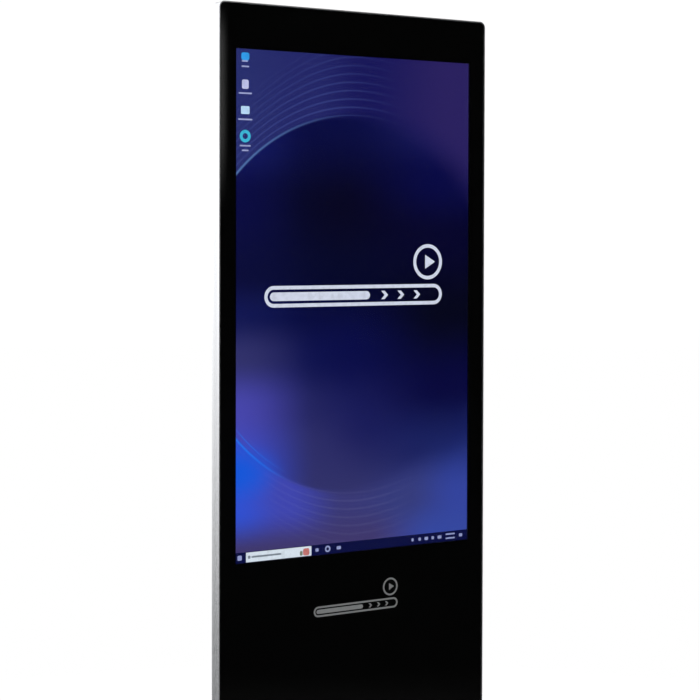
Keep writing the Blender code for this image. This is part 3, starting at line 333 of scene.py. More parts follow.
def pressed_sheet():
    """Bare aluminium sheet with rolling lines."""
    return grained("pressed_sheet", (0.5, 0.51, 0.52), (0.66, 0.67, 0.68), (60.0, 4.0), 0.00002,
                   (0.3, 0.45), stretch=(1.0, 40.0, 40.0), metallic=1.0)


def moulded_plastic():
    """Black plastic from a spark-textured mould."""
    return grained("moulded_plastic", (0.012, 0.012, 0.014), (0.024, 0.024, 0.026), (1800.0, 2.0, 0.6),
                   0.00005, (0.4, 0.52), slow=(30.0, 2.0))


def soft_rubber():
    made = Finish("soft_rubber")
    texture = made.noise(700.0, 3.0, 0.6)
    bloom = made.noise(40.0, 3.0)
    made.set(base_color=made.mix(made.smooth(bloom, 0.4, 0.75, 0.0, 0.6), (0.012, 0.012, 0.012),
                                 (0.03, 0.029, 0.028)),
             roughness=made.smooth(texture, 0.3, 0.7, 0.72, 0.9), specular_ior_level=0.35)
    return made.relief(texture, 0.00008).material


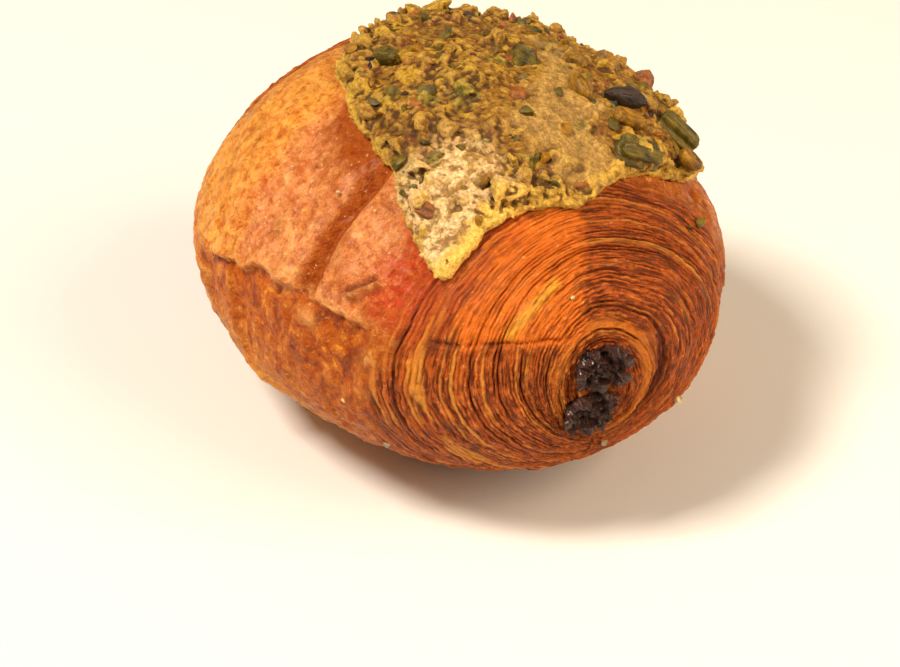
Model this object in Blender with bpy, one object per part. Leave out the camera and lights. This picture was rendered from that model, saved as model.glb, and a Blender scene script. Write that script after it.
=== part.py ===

++++++++++++++++++++

• [What is being asked] Write the material out exactly, with nothing left out.

• [Solution to the problem]
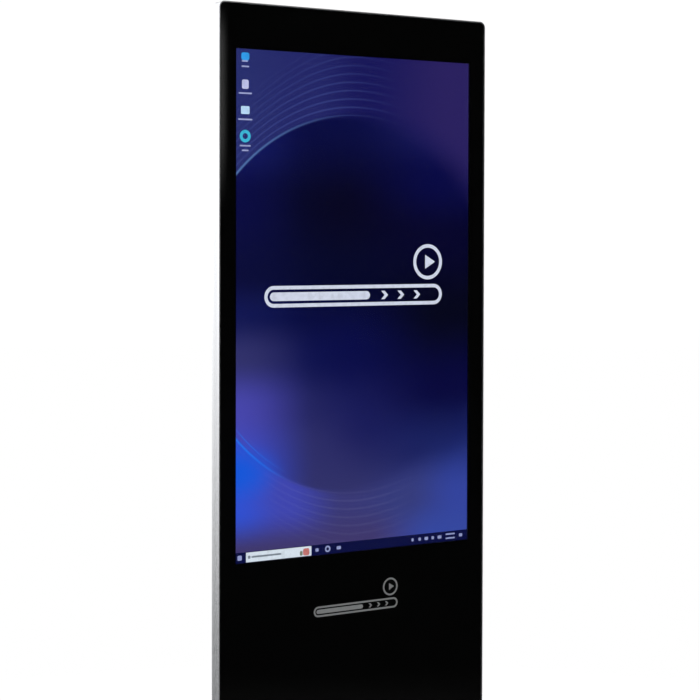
Keep writing the Blender code for this image. This is part 3, starting at line 333 of scene.py. More parts follow.
def pressed_sheet():
    """Bare aluminium sheet with rolling lines."""
    return grained("pressed_sheet", (0.5, 0.51, 0.52), (0.66, 0.67, 0.68), (60.0, 4.0), 0.00002,
                   (0.3, 0.45), stretch=(1.0, 40.0, 40.0), metallic=1.0)


def moulded_plastic():
    """Black plastic from a spark-textured mould."""
    return grained("moulded_plastic", (0.012, 0.012, 0.014), (0.024, 0.024, 0.026), (1800.0, 2.0, 0.6),
                   0.00005, (0.4, 0.52), slow=(30.0, 2.0))


def soft_rubber():
    made = Finish("soft_rubber")
    texture = made.noise(700.0, 3.0, 0.6)
    bloom = made.noise(40.0, 3.0)
    made.set(base_color=made.mix(made.smooth(bloom, 0.4, 0.75, 0.0, 0.6), (0.012, 0.012, 0.012),
                                 (0.03, 0.029, 0.028)),
             roughness=made.smooth(texture, 0.3, 0.7, 0.72, 0.9), specular_ior_level=0.35)
    return made.relief(texture, 0.00008).material


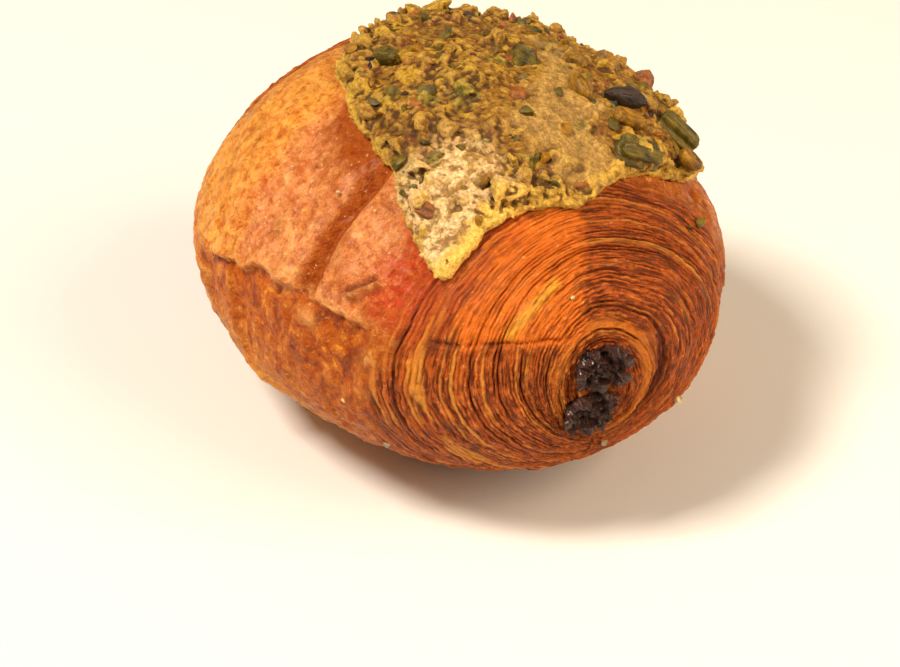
Model this object in Blender with bpy, one object per part. Leave out the camera and lights. This picture was rendered from that model, saved as model.glb, and a Blender scene script. Write that script after it.
=== part.py ===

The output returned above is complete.